Housebuilders have been hammered by rising interest rates and falling property prices, which have squeezed margins and hit order books. Build inflation costs only added to the squeeze.

Tough choices

The pain isn’t over yet, despite last week’s base rate freeze, the second in a row. Mortgage rates may have declined slightly, but they’re still a lot higher than they were. The Bank of England has warned the first rate cut may not land until the second half of next year, so the pain could drag on.

Taylor Wimpey offers a terrific yield of 8.22%, but that’s hardly a sign of success. Nor is its dirt-cheap P/E of just 6.08%. First-half revenues fell 21.2% to £1.64bn, with pre-tax profit crashing 28.9% to £237.5m.

It still boasts a £2.1bn order book as well as a “robust balance sheet and excellent land bank”. Plus it’s sitting on net cash off £654.9m, up slightly on last year. That should help it muddle through today’s tough period.

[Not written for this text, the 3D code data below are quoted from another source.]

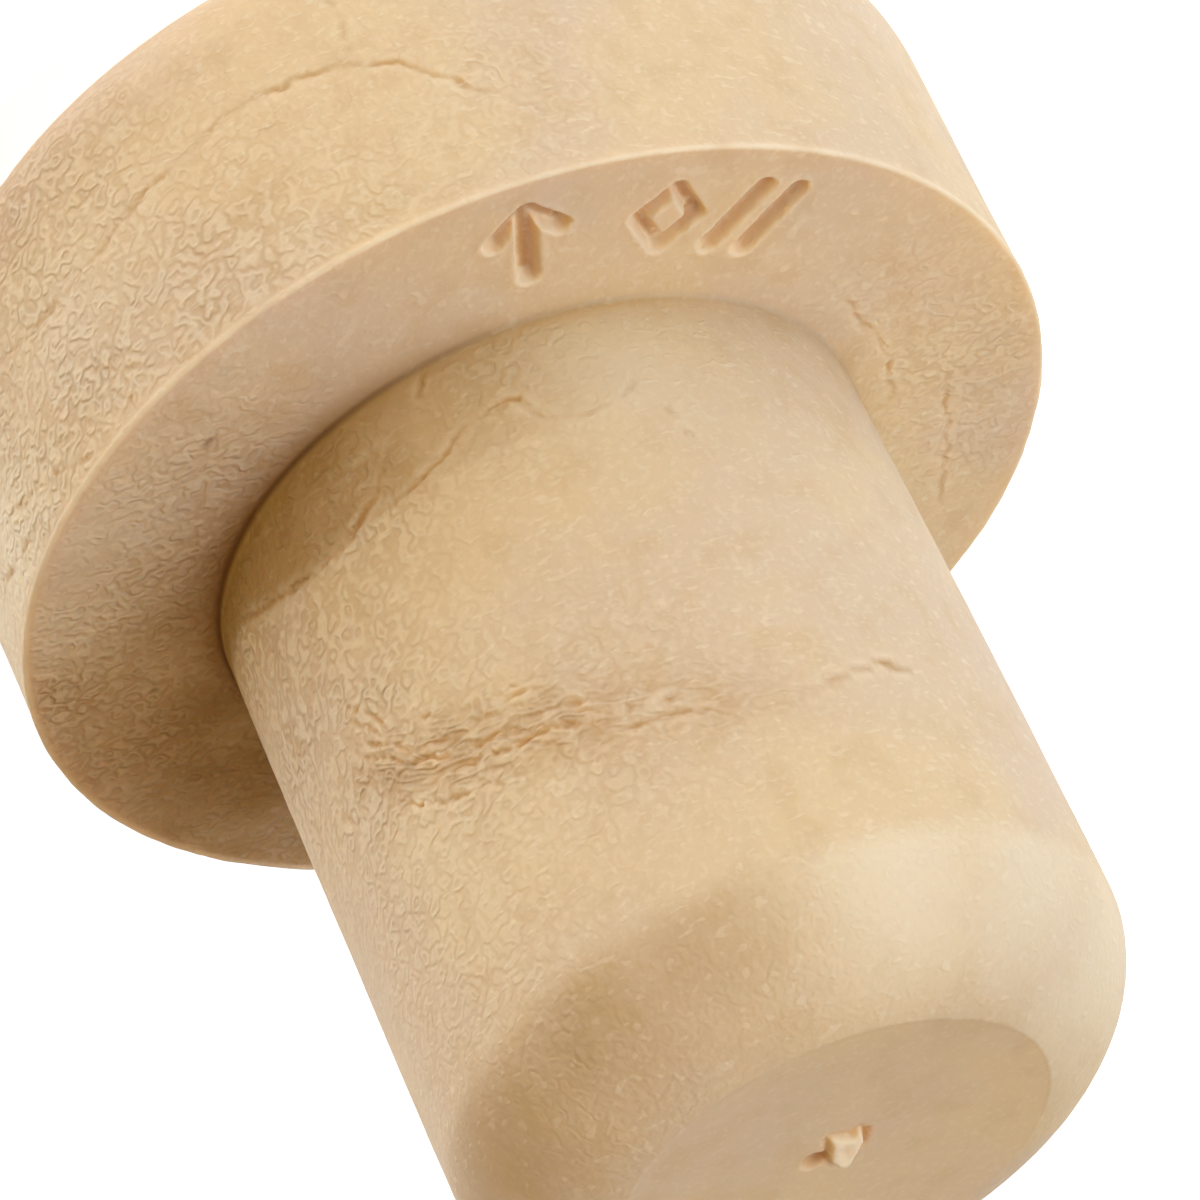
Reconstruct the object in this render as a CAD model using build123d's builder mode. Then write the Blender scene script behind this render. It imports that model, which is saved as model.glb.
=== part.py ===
from build123d import *
import math
import os

os.makedirs("parts", exist_ok=True)

# Synthetic bar-top stopper, moulded in one piece from foamed thermoplastic
# elastomer: a wide head for the fingers and a shank that seals in a bottle neck.
# Millimetres. It stands on the flat top of its head at z = 0, shank up (+Z).

# head
head_r_top = 15.17      # widest, where the rounded rim meets the side
head_r_edge = 15.00     # at the flange's outer edge
head_h = 11.40          # flat top to flange
rim_r = 3.20            # rounding between flat top and side
edge_break = 0.12       # break on the flange's outer edge

# shank
shank_r = 9.42          # seals in an 18.5 mm bottle bore
shank_len = 17.94       # flange to where the shoulder starts
root_r = 0.12           # fillet between flange and shank

# shoulder and end face
total_h = 32.82         # flat top to the end face's rim
shoulder_in = 3.85      # how far the shoulder comes in, radially
shoulder_up = 3.51      # height the shoulder's curve would reach
shoulder_exp = 1.80     # below 2 is flatter than an ellipse
face_dish = 0.12        # hollow of the end face at its centre

# recessed marks on the flange: arrow, lozenge and a pair of slanting bars
mark_r = 12.50          # radius of the marks' centres
mark_w = 0.66           # stroke width
mark_depth = 0.45
arrow_deg = -103.0
lozenge_deg = -121.0
bars_deg = -133.0

# gate vestige on the end face: a torn nub, with a pit beside it
nub_outline = [
    (-0.06, -1.05),
    (-0.57, -0.71),
    (-0.84, -0.81),
    (-0.84, -0.38),
    (-0.54, 0.00),
    (-0.16, 0.48),
    (0.05, 0.39),
    (0.19, -0.06),
    (0.05, -0.52),
]
nub_h = 0.25
pit_at = (0.55, -0.25)
pit_r = 0.36
pit_depth = 0.30


def shoulder_point(t):
    c = math.cos(t) ** (2 / shoulder_exp)
    s = math.sin(t) ** (2 / shoulder_exp)
    return (
        shank_r - shoulder_in + shoulder_in * c,
        head_h + shank_len + shoulder_up * s,
    )


# the shoulder's curve is cut off where it meets the end face
t_end = math.asin(((total_h - head_h - shank_len) / shoulder_up) ** (shoulder_exp / 2))
shoulder = [shoulder_point(t_end * i / 12) for i in range(13)]
p, q = shoulder_point(t_end - 0.001), shoulder_point(t_end)
end_slope = (q[0] - p[0], q[1] - p[1])
face_r = shoulder[-1][0]


def on_flange(deg):
    """Plane on the flange at a mark: x along the flange, y outwards."""
    a = math.radians(deg)
    return Plane(
        origin=(mark_r * math.cos(a), mark_r * math.sin(a), head_h),
        x_dir=(math.sin(a), -math.cos(a), 0),
        z_dir=(0, 0, 1),
    )


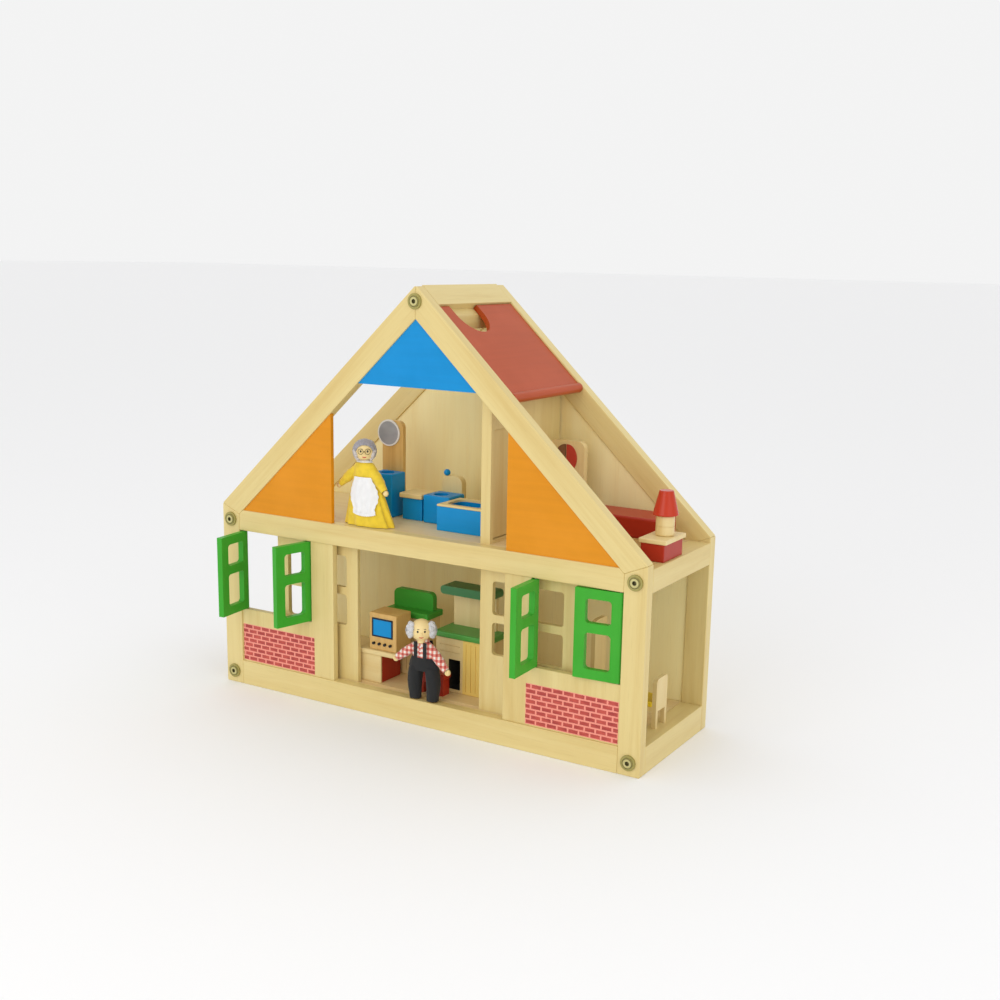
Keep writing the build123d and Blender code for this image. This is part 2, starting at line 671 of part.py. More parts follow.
def lamp(x=270.5, y=71.0):
    """A turned base with a groove round it, and a cone shade."""
    foot, height, radius = CHEST_TOP, 22.0, 10.0
    groove_z, groove_depth = 10.0, 0.5
    shade_low, shade_high, shade_height = 14.0, 7.5, 26.0
    base = fillet(rod((x, y, foot), (x, y, foot + height), radius).edges(), 2)
    collar = rod((x, y, foot + groove_z), (x, y, foot + groove_z + 1), radius + 2)
    core = rod((x, y, foot), (x, y, foot + height), radius - groove_depth)
    cone = Pos(x, y, foot + height + shade_height / 2) * Cone(shade_low, shade_high, shade_height)
    return {"lamp_base": [base - (collar - core)], "lamp_shade": [fillet(cone.edges(), 1)]}


def tv_cabinet(x=-97.0, y=25.0):
    """A red box with a wooden front, under a longer wooden top."""
    width, depth, front_depth, length = 32.0, 40.0, 3.0, 56.0
    lid = TV_CABINET_TOP - 6
    box = eased_block((x, x + width), (y + front_depth, y + depth), (GROUND, lid))
    front = eased_block((x, x + width), (y, y + front_depth), (GROUND, lid))
    top = eased_block((x - 2, x + length), (y - 2, y + depth + 2), (lid, TV_CABINET_TOP), 1.5)
    return {"tv_cabinet_box": [box], "tv_cabinet_wood": [front, top]}


def television(x=-83.0, y=27.0):
    """A wooden case with a set-in screen and a row of four knobs."""
    foot = TV_CABINET_TOP
    case = eased_block((x, x + 39), (y, y + 30), (foot, foot + 45), 1.2)
    recess = block((x + 4, x + 34), (y - 1, y + 1), (foot + 16, foot + 39))
    screen = eased_block((x + 4.2, x + 33.8), (y - 0.4, y + 0.9), (foot + 16.2, foot + 38.8), 0.4)
    knobs = [rod((kx, y, foot + 8), (kx, y - 2.5, foot + 8), 1.7)
             for kx in (x + 7, x + 15, x + 23, x + 31)]
    return {"tv_case": [case - recess], "tv_screen": [screen], "tv_knobs": knobs}


def cupboard(x=-91.0, y=68.0):
    """A grooved cupboard with a green shelf and back board on it."""
    body = eased_block((x + 3, x + 60), (y + 2, y + 32), (GROUND, GROUND + 72))
    for step in range(1, 6):
        gx = x + 3 + step * 9.5
        body -= block((gx - 0.5, gx + 0.5), (y + 1, y + 3), (GROUND + 5, GROUND + 67))
    shelf = eased_block((x, x + 63), (y, y + 34), (GROUND + 72, GROUND + 80), 2)
    back = block((x + 3, x + 60), (y + 16, y + 24), (GROUND + 80, GROUND + 102))
    back = fillet(back.edges().filter_by(Axis.Y).group_by(Axis.Z)[-1], 7)
    return {"cupboard_body": [body], "cupboard_green": [shelf + back]}


def kitchen(x=-1.0, y=46.0):
    """A grooved base with an open oven, a green counter, a board and a green hood."""
    width, depth, counter_z, hood_z = 72.0, 38.0, GROUND + 65, GROUND + 113
    base = eased_block((x, x + width), (y, y + depth), (GROUND, counter_z))
    oven = block((x + 18, x + 34), (y - 1, y + 26), (GROUND + 4, GROUND + 40))
    base -= oven
    for low in (GROUND + 48, GROUND + 56):
        base -= block((x + 6, x + 33), (y - 1, y + 0.8), (low, low + 1.2))
    for step in range(5):
        gx = x + 42 + step * 6.5
        base -= block((gx - 0.5, gx + 0.5), (y - 1, y + 0.8), (GROUND + 4, counter_z - 4))
    board = block((x + 4, x + 62), (y + 32, y + 37), (counter_z + 7, hood_z))
    counter = eased_block((x - 2, x + width + 2), (y - 2, y + depth), (counter_z, counter_z + 7), 2)
    hood = block((x - 2, x + 68), (y + 12, y + 38), (hood_z, hood_z + 10))
    hood = fillet(hood.edges().filter_by(Axis.Y), 4)
    return {"kitchen_base": [base, board], "kitchen_green": [counter, hood]}


def stool(x=-12.0, y=25.5):
    """A low bench with two wide legs."""
    seat = eased_block((x, x + 36), (y, y + 16), (GROUND + 20, GROUND + 26), 1.5)
    legs = block((x + 2, x + 34), (y + 1.5, y + 14.5), (GROUND, GROUND + 20))
    gap = block((x + 7, x + 29), (y, y + 16), (GROUND - 1, GROUND + 13))
    return {"stool": [seat + (legs - gap)]}


def chair_frame(x, y, seat_height, back_height, back_x):
    """Four legs, a rail under the seat and a back board with round corners."""
    legs = block((x, x + CHAIR_SIDE), (y, y + CHAIR_SIDE),
                 (GROUND + seat_height - CHAIR_STOCK, GROUND + seat_height))
    for leg_x in (x, x + CHAIR_SIDE - CHAIR_STOCK):
        for leg_y in (y, y + CHAIR_SIDE - CHAIR_STOCK):
            legs = legs + block((leg_x, leg_x + CHAIR_STOCK), (leg_y, leg_y + CHAIR_STOCK),
                                (GROUND, GROUND + seat_height))
    back = block((back_x, back_x + CHAIR_STOCK), (y, y + CHAIR_SIDE),
                 (GROUND + seat_height - 1, GROUND + back_height))
    return legs + fillet(back.edges().filter_by(Axis.X).group_by(Axis.Z)[-1], CHAIR_STOCK)


def near_chair(x=243.0, y=68.0):
    """A little chair that faces the middle of the house."""
    frame = chair_frame(x, y, 24.0, 56.0, x + CHAIR_SIDE - CHAIR_STOCK)
    seat = eased_block((x - 2, x + CHAIR_SIDE - CHAIR_STOCK - 0.2), (y - 1, y + CHAIR_SIDE + 1),
                       (GROUND + 24, GROUND + 30), 1.5)
    return {"chair_near_frame": [frame], "chair_near_seat": [seat]}


def tall_chair(x=178.0, y=92.0):
    """A high-backed chair with its seat in one piece with the frame."""
    frame = chair_frame(x, y, 24.0, 102.0, x)
    pad = block((x + CHAIR_STOCK, x + CHAIR_SIDE + 1), (y, y + CHAIR_SIDE),
                (GROUND + 23.5, GROUND + 28))
    return {"tall_chair": [frame + pad]}


def ball(place, radius):
    return Pos(*place) * Sphere(radius)


def limb(start, end, radius):
    """A soft arm or leg with round ends."""
    return rod(start, end, radius) + ball(start, radius) + ball(end, radius)


def grandmother(x=-85.0, y=22.0, lean=7.0):
    """A standing doll in a long dress, with the hem a little to the right of the head."""
    z = UPPER
    dress = loft([Pos(x + lean, y, z) * Ellipse(33, 12.5),
                  Pos(x + lean / 2, y, z + 38) * Ellipse(21, 9.5),
                  Pos(x, y, z + 72) * Ellipse(15, 7.5)])
    arms = (limb((x - 12, y, z + 65), (x - 33, y - 3, z + 46), 4.5)
            + limb((x + 12, y, z + 65), (x + 30, y - 3, z + 42), 4.5))
    head = ball((x, y, z + 86), 12) + ball((x, y + 8, z + 91), 6.5)
    cut = block((x - 30, x + 30), (y - 30, y + 30), (z + 60, z + 77))
    neck = rod((x, y, z + 72.2), (x, y, z + 80), 4)
    return {"grandmother_dress": [dress + arms], "grandmother_head": [(head - cut) + neck]}


def grandfather(x=10.0, y=6.3):
    """A standing doll in trousers and a shirt."""
    z = GROUND
    body = loft([Pos(x, y, z + 36) * Ellipse(17.5, 7.6), Pos(x, y - 2, z + 70) * Ellipse(13, 6.5)])
    for side in (-1, 1):
        body += rod((x + side * 10, y, z), (x + side * 10, y, z + 42), 8)
        body += limb((x + side * 12, y - 2, z + 64), (x + side * 36, y - 5, z + 42), 4.5)
    head_y = y - 6
    head = ball((x, head_y, z + 85), 12.5)
    cut = block((x - 30, x + 30), (y - 30, y + 30), (z + 60, z + 75.5))
    neck = rod((x, head_y, z + 70.2), (x, head_y, z + 80), 4.5)
    return {"grandfather_clothes": [body], "grandfather_head": [(head - cut) + neck]}


def furniture():
    """Every loose piece's nodes."""
    pieces = {}
    for made in (bathtub(), toilet(), low_cabinet(), washbasin(), dresser(), bed(), chest(),
                 lamp(), tv_cabinet(), television(), cupboard(), kitchen(), stool(),
                 near_chair(), tall_chair(), grandmother(), grandfather()):
        pieces.update(made)
    return pieces


def house():
    """Every node of the house itself."""
    bolts, barrels = bolts_and_barrels()
    nodes = {
        "posts": posts(),
        "bottom_rails": bottom_rails(),
        "mid_rails": mid_rails(),
        "rafters": rafters(),
        "end_beams": end_beams(),
        "ridge_beam": [ridge_beam()],
        "floors": floors(),
        "floor_cleats": floor_cleats(),
        "back_wall_panels": back_wall_panels(),
        "front_panels": front_panels(),
        "blue_gable_panel": [blue_gable_panel()],
        "orange_corner_panels": orange_corner_panels(),
        "partition": [partition()],
        "door_guide": [door_guide()],
        "hinge_pins": shutter_pins() + flap_pins() + partition_pins(),
        "bolts": bolts,
        "barrel_nuts": barrels,
        "right_sliding_door": [sliding_door(RIGHT_DOOR_OPEN_EDGE)],
        "left_sliding_door": [mirrored(sliding_door(LEFT_DOOR_OPEN_EDGE))],
        "right_roof_flap": [roof_flap()],
        "partition_door": [partition_door()],
    }
    for name in SHUTTER_OPEN:
        nodes[name] = [shutter_leaf(name)]
    return nodes


def footprint_shift(nodes):
    """The move that puts the origin at the middle of the footprint's box."""
    boxes = [solid.bounding_box() for solids in nodes.values() for solid in solids]
    low = min(box.min.Y for box in boxes)
    high = max(box.max.Y for box in boxes)
    return -(low + high) / 2


def build():
    nodes = house()
    nodes.update(furniture())
    return nodes, footprint_shift(nodes)


def main():
    nodes, shift = build()
    os.makedirs("parts", exist_ok=True)
    for name, solids in nodes.items():
        moved = [Pos(0, shift, 0) * solid for solid in solids]
        shape = moved[0] if len(moved) == 1 else Compound(children=moved)
        export_step(shape, os.path.join("parts", name + ".step"))
    print(len(nodes), "nodes, moved by", round(shift, 3))


if __name__ == "__main__":
    main()
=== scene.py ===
import bpy
import bmesh
import math
from mathutils import Matrix, Vector
from mathutils import noise as noise3


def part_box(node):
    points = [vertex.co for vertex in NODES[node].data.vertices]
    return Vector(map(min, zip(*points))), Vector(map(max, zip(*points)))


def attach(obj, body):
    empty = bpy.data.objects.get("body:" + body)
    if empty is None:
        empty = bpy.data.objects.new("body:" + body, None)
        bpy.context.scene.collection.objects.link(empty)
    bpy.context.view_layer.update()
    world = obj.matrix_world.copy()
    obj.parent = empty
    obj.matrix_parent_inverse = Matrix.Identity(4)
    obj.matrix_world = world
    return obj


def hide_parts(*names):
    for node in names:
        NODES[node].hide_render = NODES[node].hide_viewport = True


# Looks for the wooden dollhouse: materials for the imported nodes, small details on the
# furniture, and the two dolls. Lengths are in metres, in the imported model's frame: x to the
# right along the front, y from the front to the back, z up.

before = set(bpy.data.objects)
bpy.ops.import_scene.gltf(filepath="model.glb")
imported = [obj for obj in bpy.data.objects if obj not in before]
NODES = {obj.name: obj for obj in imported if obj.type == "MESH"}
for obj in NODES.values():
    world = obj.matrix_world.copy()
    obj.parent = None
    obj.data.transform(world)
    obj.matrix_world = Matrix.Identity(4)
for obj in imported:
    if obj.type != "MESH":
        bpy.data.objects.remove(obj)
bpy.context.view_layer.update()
MM = 0.001
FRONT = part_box("posts")[0].y
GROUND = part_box("bottom_rails")[1].z
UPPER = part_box("mid_rails")[1].z
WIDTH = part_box("posts")[1].x * 2


# Materials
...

The dividend looks sustainable for now and the board is sticking by its policy of returning 7.5% of net assets annually. Given the UK’s desperate need for housing, I expect Taylor Wimpey to battle through. I’d like to up my stake while it’s cheap. 

Down, but not out

So what about Unilever? My shares are down 5.32% since I bought them in June. Over 12 months, the stock is down 3.53%. The difference with Taylor Wimpey is that Marmite, Dove and Ben & Jerry’s maker Unilever is largely the architect of its own misfortunes. Price rises have protected margins but deterred some consumers. And analysts have said it hasn’t invested enough in its key brands. Its focus on finding a social or environmental purpose for its brands may also have been an issue for some, although others have applauded it. 

New CEO Hein Schumacher has started shaking things up with a focus on its star brands. There will be “no major or transformational acquisitions”, as the company is still smarting from last year’s doomed £50bn bid for GlaxoSmithKline’s consumer healthcare division. That sounds sensible to me. Unilever needs to stick to its knitting now.

Major shareholders remain suspicious and understandably so. I remember the days when its share price rose year after year. Now it’s down 6.23% over five years.

Unilever is cheap by its standards trading at 17.29 times earnings while yielding 3.53%. So should I sell? My answer is no. I bought it as a recovery play, and now I have to give it time. Chopping and changing is poor policy and racks up trading fees too. If I want to buy more Taylor Wimpey shares – and I do – I’ll have to find the money elsewhere.